Aspect 24. The method of any of Aspects 16-23, wherein the data specific to the user comprises an item of media content and a text input associated with the item of media content.

Aspect 25. The method of Aspect 24, wherein the output comprises an image of a particular object, and wherein the text input comprises a text prompt to generate the image of the particular object.

Aspect 26. The method of any of Aspects 16-25, further comprising: transferring updated parameters of the second trained neural network to the first trained neural network to generate a finetuned first neural network; and performing inference on input data using the finetuned first neural network.

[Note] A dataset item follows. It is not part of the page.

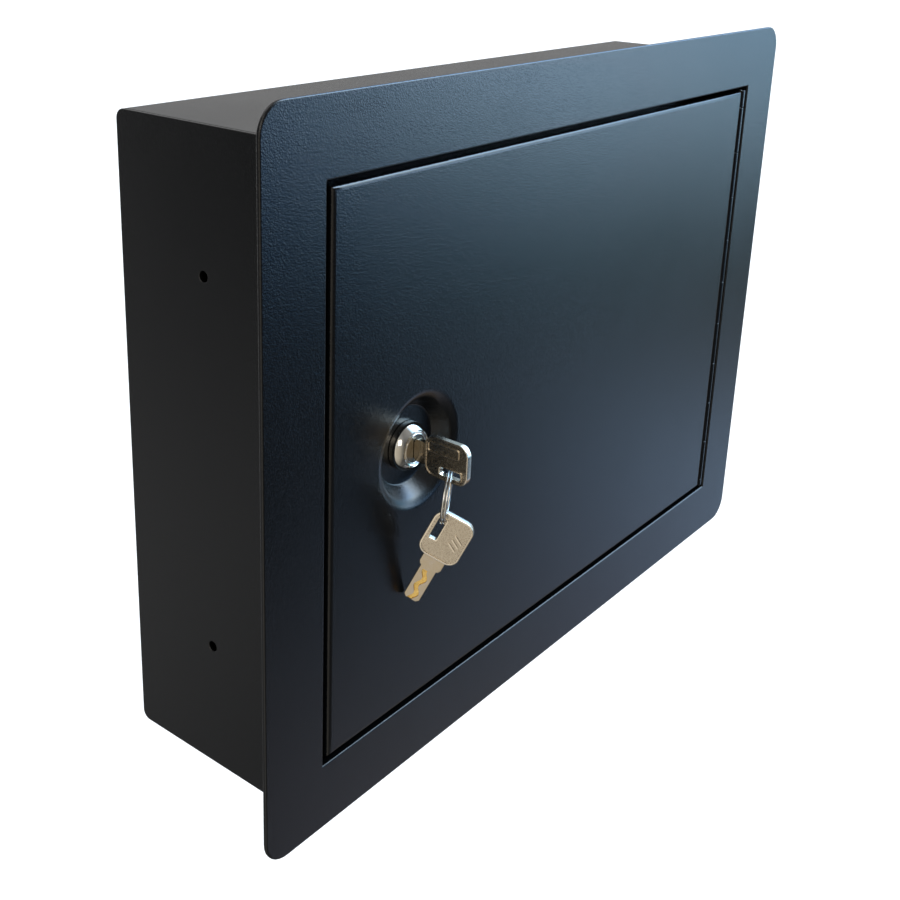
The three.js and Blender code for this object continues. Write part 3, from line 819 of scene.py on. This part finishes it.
def key_ring():
    """Two coils of round wire side by side, joined by a short jog."""
    radius, jog, blunt, steps = RING["radius"], RING["jog"], RING["blunt"], 160
    path = []
    for i in range(steps + 1):
        angle = jog + blunt + i / steps * (4 * math.pi - jog - 2 * blunt)
        s = min(1, max(0, (angle - 2 * math.pi) / jog))
        across = RING["pitch"] * (s * s * (3 - 2 * s) - 0.5)
        path.append(Vector((radius * math.cos(angle), across, radius * math.sin(angle))))
    bm = bmesh.new()
    tube(bm, path, RING["wire"])
    place = Matrix.Translation(hang_point()) @ RING_LIE @ Matrix.Translation((0, 0, -RING_INNER))
    piece = smoothed(from_bmesh("key_ring_wire", bm, place), 60)
    return stands_for(piece, "key_ring", "ring", WIRE)


# ---- nodes that keep their CAD shape ---------------------------------------------------------
def finish_node(node, material, edge):
    """Gives a CAD node its finish, with its facets merged and its edges rounded by modifiers."""
    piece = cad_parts[node]
    for entry in piece.material_slots:
        entry.material = material
    weld = piece.modifiers.new("weld", "WELD")
    weld.merge_threshold = 0.01 * MM
    flat = piece.modifiers.new("merged_facets", "DECIMATE")
    flat.decimate_type = "DISSOLVE"
    flat.angle_limit = math.radians(1)
    if edge:
        rounded_edges(piece, edge, 50)


# ---- camera, stage and lights ----------------------------------------------------------------
CAMERA = {
    "azimuth": -50.905, "elevation": 18.328, "roll": 1.494, "distance": 0.46589,
    "lens": 49.345, "aim_x": -0.1292, "aim_z": 0.06577, "shift_x": 0.06, "shift_y": -0.16,
}


def make_camera():
    azimuth, elevation, roll = (math.radians(CAMERA[k]) for k in ("azimuth", "elevation", "roll"))
    flat = math.cos(elevation)
    back = Vector((math.sin(azimuth) * flat, -math.cos(azimuth) * flat, math.sin(elevation)))
    right = UP.cross(back).normalized()
    up = back.cross(right)
    rolled_right = right * math.cos(roll) + up * math.sin(roll)
    rolled_up = up * math.cos(roll) - right * math.sin(roll)
    data = bpy.data.cameras.new("camera")
    data.sensor_width = 36
    data.lens = CAMERA["lens"]
    data.shift_x, data.shift_y = CAMERA["shift_x"], CAMERA["shift_y"]
    data.clip_start = 0.01
    camera = bpy.data.objects.new("camera", data)
    bpy.context.scene.collection.objects.link(camera)
    aim = Vector((CAMERA["aim_x"], FACE_Y * MM, CAMERA["aim_z"]))
    turn = Matrix((rolled_right, rolled_up, back)).transposed().to_4x4()
    camera.matrix_world = Matrix.Translation(aim + back * CAMERA["distance"]) @ turn
    bpy.context.scene.camera = camera


def make_floor():
    """A plain pale floor well below the safe, which hangs in a wall."""
    bm = bmesh.new()
    half, height = 12, -0.55
    corners = [(-half, -half), (half, -half), (half, half), (-half, half)]
    bm.faces.new([bm.verts.new((x, y, height)) for x, y in corners])
    mesh = bpy.data.meshes.new("floor")
    bm.to_mesh(mesh)
    bm.free()
    floor = bpy.data.objects.new("floor", mesh)
    bpy.context.scene.collection.objects.link(floor)
    finish = Finish("pale_floor")
    tone = finish.noise(3, detail=2)
    finish.set(Base_Color=finish.ramp(tone, (0.3, 0.24), (0.7, 0.26)), Roughness=0.9)
    finish.set(Emission_Color=(1, 1, 1), Emission_Strength=0.97)
    mesh.materials.append(finish.material)
    floor.visible_glossy = False


def softbox(name, place, aim, width, height, power, color):
    data = bpy.data.lights.new(name, "AREA")
    data.shape = "RECTANGLE"
    data.size, data.size_y = width, height
    data.energy = power
    data.color = color
    light = bpy.data.objects.new(name, data)
    bpy.context.scene.collection.objects.link(light)
    light.location = place
    light.rotation_euler = (Vector(aim) - Vector(place)).to_track_quat("-Z", "Y").to_euler()
    return light


# The light that comes from each direction of the room, in columns at a few headings. Headings are
# in degrees: 0 is straight in front of the door, 90 to its right and -90 to its left. Each column
# gives the light at the heights below, from straight down to straight up.
HEIGHTS = (-90, -40, -33, -25, -18, -13, -8, 0, 15, 40, 65, 90)
DIM_SIDE = (0.1, 0.16, 0.3, 0.28, 0.16, 0.11, 0.11, 0.11, 0.15, 0.2, 0.25, 0.3)
WARM = (0.8, 0.74, 0.64)
LAMP = (2.2, 2.05, 1.75)
OVER_TOP = (0.2, 0.26, 0.27, 0.3, 0.3, 0.3, 0.33, 0.43, 0.46, 0.5, 0.4, 0.3)
BEHIND = (0.1, 0.2, 0.4, 0.6, 0.8, 0.9, 1.0, 1.0, 1.1, 1.2, 1.0, 0.6)
ROOM = [
    (-180, BEHIND),
    (-140, DIM_SIDE),
    (-118, DIM_SIDE),
    (-98, (0.2, 0.6, *[WARM] * 6, 1.2, LAMP, 0.6, 0.3)),
    (-72, (0.2, 0.6, *[WARM] * 6, 1.2, LAMP, 0.6, 0.3)),
    (-60, (0.1, *[(0.55, 0.5, 0.42)] * 7, 0.5, 0.4, 0.2, 0.2)),
    (-40, (0.1, *[(0.4, 0.37, 0.31)] * 7, 0.4, 0.3, 0.2, 0.2)),
    (-20, (0.1, *[0.06] * 7, 0.1, 0.2, 0.2, 0.2)),
    (25, (0.1, 0.15, 0.1, 0.08, 0.08, 0.1, 0.1, 0.1, 0.15, 0.3, 0.3, 0.3)),
    (45, (
        0.05, (0.2, 0.2, 0.24), 0, 0, 0, (0.06, 0.3, 0.9), (0.8, 1.3, 2.2), (0.6, 1.3, 2.1),
        (0.8, 1.2, 1.7), (1.6, 2.6, 3.6), 0.7, 0.3,
    )),
    (56, (
        0.1, (0.6, 0.65, 0.8), (0.35, 0.5, 0.7), 0, (0.28, 0.4, 0.5), (0.3, 1.0, 1.3),
        (3.8, 5.2, 6.5), (4.2, 5.7, 7.6), (3.0, 4.5, 5.7), (8.6, 10.2, 11.2), (2.4, 2.8, 3.2), 0.3,
    )),
    (66, (
        0.1, (0.3, 0.2, 0.1), (0.5, 0.55, 0.75), (0.75, 1.1, 1.6), 0.2, 0.02, (0.6, 1.1, 1.5),
        (0.7, 1.6, 2.4), (1.5, 2.3, 3.2), (7.6, 9.8, 12.0), (2.0, 2.5, 3.0), 0.3,
    )),
    (90, (
        0.1, 0.12, 0.15, 0.2, 0.24, 0.28, 0.3, 0.4, (0.5, 0.8, 1.2), (2.4, 5.6, 11.0),
        (1.2, 1.8, 2.6), 0.3,
    )),
    (112, (0.12, 0.15, 0.2, 0.3, 0.3, 0.3, 0.31, 0.4, 0.43, 0.6, 0.5, 0.3)),
    (130, OVER_TOP),
    (158, OVER_TOP),
    (180, BEHIND),
]


def math_node(nodes, links, operation, *sources):
    made = nodes.new("ShaderNodeMath")
    made.operation = operation
    for i, source in enumerate(sources):
        if isinstance(source, (int, float)):
            made.inputs[i].default_value = source
        else:
            links.new(source, made.inputs[i])
    return made.outputs[0]


def room_color(nodes, links):
    """The room's colour in the direction looked at: elevation ramps blended by heading."""
    coordinates = nodes.new("ShaderNodeTexCoord")
    split = nodes.new("ShaderNodeSeparateXYZ")
    links.new(coordinates.outputs["Generated"], split.inputs[0])
    toward_room = math_node(nodes, links, "MULTIPLY", split.outputs["Y"], -1.0)
    heading = math_node(nodes, links, "ARCTAN2", split.outputs["X"], toward_room)
    heading = math_node(nodes, links, "DEGREES", heading)
    elevation = math_node(nodes, links, "ARCSINE", split.outputs["Z"])
    elevation = math_node(nodes, links, "DEGREES", elevation)
    height = math_node(nodes, links, "MULTIPLY_ADD", elevation, 1 / 180, 0.5)
    color = None
    for i, (at, column) in enumerate(ROOM):
        stops = [((degrees + 90) / 180, value) for degrees, value in zip(HEIGHTS, column)]
        ramp = ramp_node(nodes, stops)
        links.new(height, ramp.inputs["Fac"])
        if color is None:
            color = ramp.outputs["Color"]
            continue
        share = nodes.new("ShaderNodeMapRange")
        share.inputs["From Min"].default_value = ROOM[i - 1][0]
        share.inputs["From Max"].default_value = at
        links.new(heading, share.inputs["Value"])
        mix = nodes.new("ShaderNodeMix")
        mix.data_type = "RGBA"
        links.new(share.outputs["Result"], mix.inputs["Factor"])
        links.new(color, mix.inputs[6])
        links.new(ramp.outputs["Color"], mix.inputs[7])
        color = mix.outputs[2]
    return color


def make_world():
    """White to the camera; for light and reflections, the soft room described above."""
    world = bpy.data.worlds.new("studio")
    bpy.context.scene.world = world
    world.use_nodes = True
    nodes, links = world.node_tree.nodes, world.node_tree.links
    nodes.clear()
    room = nodes.new("ShaderNodeBackground")
    links.new(room_color(nodes, links), room.inputs["Color"])
    white = nodes.new("ShaderNodeBackground")
    white.inputs["Color"].default_value = (1, 1, 1, 1)
    path = nodes.new("ShaderNodeLightPath")
    mix = nodes.new("ShaderNodeMixShader")
    links.new(path.outputs["Is Camera Ray"], mix.inputs["Fac"])
    links.new(room.outputs[0], mix.inputs[1])
    links.new(white.outputs[0], mix.inputs[2])
    output = nodes.new("ShaderNodeOutputWorld")
    links.new(mix.outputs[0], output.inputs["Surface"])


def make_lights():
    softbox("front_left", (-1.3, -1.3, 0.7), (-0.1, 0, -0.02), 0.5, 0.7, 3, (1.0, 0.9, 0.76))


# ---- assembly --------------------------------------------------------------------------------
make_camera()
make_floor()
make_world()
make_lights()
bpy.context.scene.view_settings.view_transform = "Standard"

front_frame()
side_panel("side_panel_left")
side_panel("side_panel_right")
body_wrapper()
hinge_leaf("hinge_leaf_frame", "case", 0, 1)
hinge_leaf("hinge_leaf_door", "door", 1, -1)
hinge_pin()
door_panel()
lock_cap()
lock_housing()
placed_key("key_in_lock_bow", key_in_lock_place(), "key_in_lock", "key")
placed_key("spare_key_bow", spare_key_place(), "spare_key", "spare")
key_ring()

finish_node("lock_plug", PLUG, 0)
for node in ("lock_nut", "lock_washer", "stop_washer", "lock_cam", "cam_washer", "cam_screw"):
    finish_node(node, PLATED, 0.15)
for index in range(1, 6):
    finish_node(f"wafer_{index}", BRASS, 0)
    finish_node(f"wafer_spring_{index}", PLATED, 0)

Aspect 27. The method of Aspect 26, further comprising: obtaining the input data based on user input from the user, the input data comprising a text prompt to generate an image comprising a particular object.

Aspect 28. The method of any of Aspects 26 or 27, further comprising: maintaining, based on a use case parameter, at least one of the finetuned first neural network or the second trained neural network in a memory.

Aspect 29. The method of Aspect 28, wherein the use case parameter comprises a memory requirement for an inference task or is associated with a determination of whether the inference task is a personalized task or a general task.

Aspect 30. The method of any of Aspects 16-29, wherein the parameters of the second trained neural network that are updated comprise updated parameters and wherein the method further comprises: projecting the updated parameters back into layers of the first trained neural network to generate a personalized first trained neural network.

Aspect 31. A computer-readable storage medium storing instructions which, when executed by at least one processor coupled to the computer-readable storage medium cause the at least one processor to perform operations according to any of Aspects 16-30.

Aspect 32. An apparatus for finetuning one or more neural networks), the apparatus comprising means for performing operations according to any of Aspects 16-30.